WHAT IS NEEDED -
Repeat the whole of the data, keeping every detail the same.
::::
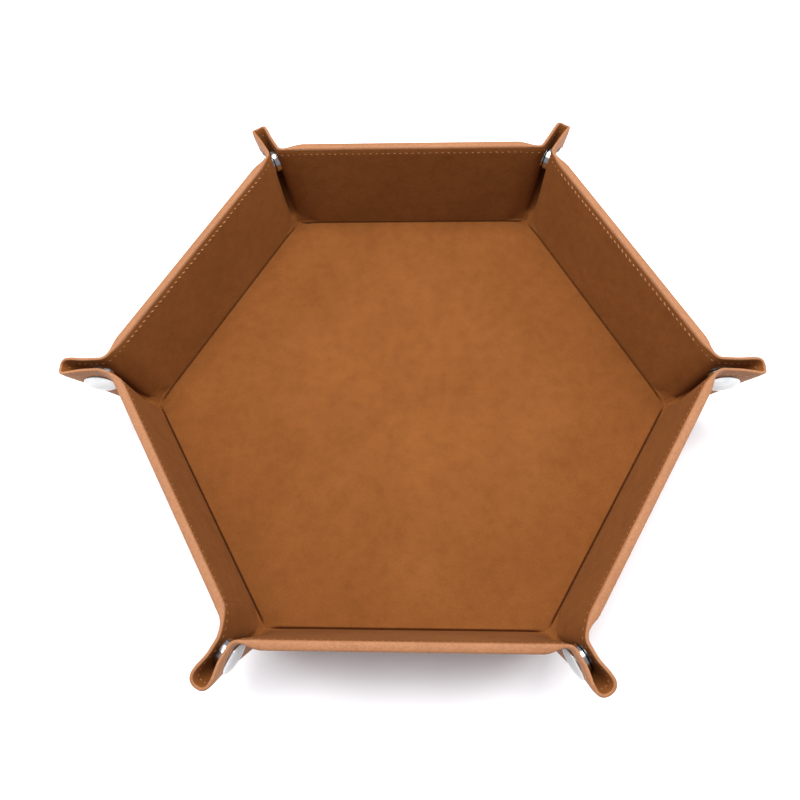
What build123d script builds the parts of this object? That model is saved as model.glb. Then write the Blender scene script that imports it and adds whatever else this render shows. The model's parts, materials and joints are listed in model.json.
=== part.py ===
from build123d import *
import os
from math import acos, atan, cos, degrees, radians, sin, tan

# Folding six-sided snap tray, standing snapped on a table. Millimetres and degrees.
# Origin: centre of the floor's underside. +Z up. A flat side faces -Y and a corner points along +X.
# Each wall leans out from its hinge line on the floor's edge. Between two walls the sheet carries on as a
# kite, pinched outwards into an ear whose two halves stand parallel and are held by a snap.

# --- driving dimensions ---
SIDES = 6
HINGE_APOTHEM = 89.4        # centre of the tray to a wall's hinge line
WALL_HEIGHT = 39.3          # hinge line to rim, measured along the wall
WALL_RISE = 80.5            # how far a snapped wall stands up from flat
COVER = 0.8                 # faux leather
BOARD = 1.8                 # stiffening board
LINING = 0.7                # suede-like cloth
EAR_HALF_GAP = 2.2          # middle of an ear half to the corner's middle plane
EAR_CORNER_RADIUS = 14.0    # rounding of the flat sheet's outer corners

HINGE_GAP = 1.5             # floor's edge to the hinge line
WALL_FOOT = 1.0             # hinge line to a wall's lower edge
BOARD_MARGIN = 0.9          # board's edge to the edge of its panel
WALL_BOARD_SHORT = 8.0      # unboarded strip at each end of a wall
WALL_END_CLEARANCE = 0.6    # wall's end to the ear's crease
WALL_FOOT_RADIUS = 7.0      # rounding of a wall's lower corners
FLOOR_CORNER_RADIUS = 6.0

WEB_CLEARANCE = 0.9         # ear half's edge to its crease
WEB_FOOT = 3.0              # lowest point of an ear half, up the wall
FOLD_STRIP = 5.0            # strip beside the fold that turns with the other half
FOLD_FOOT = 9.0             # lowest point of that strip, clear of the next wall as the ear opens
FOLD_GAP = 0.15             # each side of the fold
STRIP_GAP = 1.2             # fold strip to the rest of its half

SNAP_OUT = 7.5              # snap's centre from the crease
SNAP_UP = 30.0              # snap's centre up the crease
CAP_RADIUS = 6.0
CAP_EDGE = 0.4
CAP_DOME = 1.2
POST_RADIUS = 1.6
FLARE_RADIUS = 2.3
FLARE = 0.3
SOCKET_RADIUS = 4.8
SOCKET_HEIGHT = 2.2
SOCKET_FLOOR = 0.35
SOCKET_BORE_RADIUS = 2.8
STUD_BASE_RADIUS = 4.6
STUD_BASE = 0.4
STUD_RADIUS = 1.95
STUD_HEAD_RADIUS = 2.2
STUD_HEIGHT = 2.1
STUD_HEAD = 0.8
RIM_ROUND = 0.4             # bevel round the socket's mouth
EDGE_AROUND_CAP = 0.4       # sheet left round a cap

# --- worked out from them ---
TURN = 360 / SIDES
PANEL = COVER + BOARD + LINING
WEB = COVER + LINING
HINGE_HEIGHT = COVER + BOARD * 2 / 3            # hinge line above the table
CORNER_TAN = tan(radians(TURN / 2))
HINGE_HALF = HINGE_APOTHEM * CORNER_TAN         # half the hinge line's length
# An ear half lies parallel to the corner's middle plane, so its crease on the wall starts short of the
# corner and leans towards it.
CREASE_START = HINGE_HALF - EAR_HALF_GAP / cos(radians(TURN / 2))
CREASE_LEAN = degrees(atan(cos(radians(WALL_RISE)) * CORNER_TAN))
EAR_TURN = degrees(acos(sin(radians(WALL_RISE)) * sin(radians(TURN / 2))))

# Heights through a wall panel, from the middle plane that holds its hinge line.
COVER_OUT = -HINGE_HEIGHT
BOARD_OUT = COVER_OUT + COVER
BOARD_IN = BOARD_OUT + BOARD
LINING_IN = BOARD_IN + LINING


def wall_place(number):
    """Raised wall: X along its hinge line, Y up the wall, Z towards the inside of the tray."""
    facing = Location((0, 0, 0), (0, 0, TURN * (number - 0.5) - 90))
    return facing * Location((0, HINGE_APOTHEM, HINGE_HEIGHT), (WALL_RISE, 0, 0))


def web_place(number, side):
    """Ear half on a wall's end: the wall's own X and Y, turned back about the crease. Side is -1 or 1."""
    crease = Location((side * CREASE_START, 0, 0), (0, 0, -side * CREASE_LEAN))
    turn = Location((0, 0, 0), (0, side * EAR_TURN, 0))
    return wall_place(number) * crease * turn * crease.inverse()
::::
FINISHED TASK -
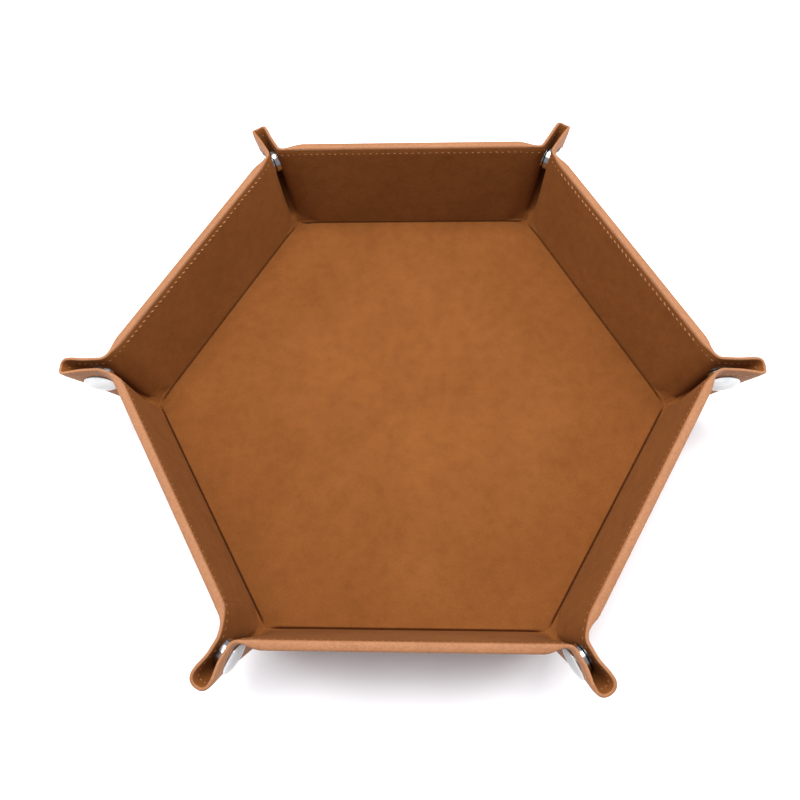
What build123d script builds the parts of this object? That model is saved as model.glb. Then write the Blender scene script that imports it and adds whatever else this render shows. The model's parts, materials and joints are listed in model.json.
=== part.py ===
from build123d import *
import os
from math import acos, atan, cos, degrees, radians, sin, tan

# Folding six-sided snap tray, standing snapped on a table. Millimetres and degrees.
# Origin: centre of the floor's underside. +Z up. A flat side faces -Y and a corner points along +X.
# Each wall leans out from its hinge line on the floor's edge. Between two walls the sheet carries on as a
# kite, pinched outwards into an ear whose two halves stand parallel and are held by a snap.

# --- driving dimensions ---
SIDES = 6
HINGE_APOTHEM = 89.4        # centre of the tray to a wall's hinge line
WALL_HEIGHT = 39.3          # hinge line to rim, measured along the wall
WALL_RISE = 80.5            # how far a snapped wall stands up from flat
COVER = 0.8                 # faux leather
BOARD = 1.8                 # stiffening board
LINING = 0.7                # suede-like cloth
EAR_HALF_GAP = 2.2          # middle of an ear half to the corner's middle plane
EAR_CORNER_RADIUS = 14.0    # rounding of the flat sheet's outer corners

HINGE_GAP = 1.5             # floor's edge to the hinge line
WALL_FOOT = 1.0             # hinge line to a wall's lower edge
BOARD_MARGIN = 0.9          # board's edge to the edge of its panel
WALL_BOARD_SHORT = 8.0      # unboarded strip at each end of a wall
WALL_END_CLEARANCE = 0.6    # wall's end to the ear's crease
WALL_FOOT_RADIUS = 7.0      # rounding of a wall's lower corners
FLOOR_CORNER_RADIUS = 6.0

WEB_CLEARANCE = 0.9         # ear half's edge to its crease
WEB_FOOT = 3.0              # lowest point of an ear half, up the wall
FOLD_STRIP = 5.0            # strip beside the fold that turns with the other half
FOLD_FOOT = 9.0             # lowest point of that strip, clear of the next wall as the ear opens
FOLD_GAP = 0.15             # each side of the fold
STRIP_GAP = 1.2             # fold strip to the rest of its half

SNAP_OUT = 7.5              # snap's centre from the crease
SNAP_UP = 30.0              # snap's centre up the crease
CAP_RADIUS = 6.0
CAP_EDGE = 0.4
CAP_DOME = 1.2
POST_RADIUS = 1.6
FLARE_RADIUS = 2.3
FLARE = 0.3
SOCKET_RADIUS = 4.8
SOCKET_HEIGHT = 2.2
SOCKET_FLOOR = 0.35
SOCKET_BORE_RADIUS = 2.8
STUD_BASE_RADIUS = 4.6
STUD_BASE = 0.4
STUD_RADIUS = 1.95
STUD_HEAD_RADIUS = 2.2
STUD_HEIGHT = 2.1
STUD_HEAD = 0.8
RIM_ROUND = 0.4             # bevel round the socket's mouth
EDGE_AROUND_CAP = 0.4       # sheet left round a cap

# --- worked out from them ---
TURN = 360 / SIDES
PANEL = COVER + BOARD + LINING
WEB = COVER + LINING
HINGE_HEIGHT = COVER + BOARD * 2 / 3            # hinge line above the table
CORNER_TAN = tan(radians(TURN / 2))
HINGE_HALF = HINGE_APOTHEM * CORNER_TAN         # half the hinge line's length
# An ear half lies parallel to the corner's middle plane, so its crease on the wall starts short of the
# corner and leans towards it.
CREASE_START = HINGE_HALF - EAR_HALF_GAP / cos(radians(TURN / 2))
CREASE_LEAN = degrees(atan(cos(radians(WALL_RISE)) * CORNER_TAN))
EAR_TURN = degrees(acos(sin(radians(WALL_RISE)) * sin(radians(TURN / 2))))

# Heights through a wall panel, from the middle plane that holds its hinge line.
COVER_OUT = -HINGE_HEIGHT
BOARD_OUT = COVER_OUT + COVER
BOARD_IN = BOARD_OUT + BOARD
LINING_IN = BOARD_IN + LINING


def wall_place(number):
    """Raised wall: X along its hinge line, Y up the wall, Z towards the inside of the tray."""
    facing = Location((0, 0, 0), (0, 0, TURN * (number - 0.5) - 90))
    return facing * Location((0, HINGE_APOTHEM, HINGE_HEIGHT), (WALL_RISE, 0, 0))


def web_place(number, side):
    """Ear half on a wall's end: the wall's own X and Y, turned back about the crease. Side is -1 or 1."""
    crease = Location((side * CREASE_START, 0, 0), (0, 0, -side * CREASE_LEAN))
    turn = Location((0, 0, 0), (0, side * EAR_TURN, 0))
    return wall_place(number) * crease * turn * crease.inverse()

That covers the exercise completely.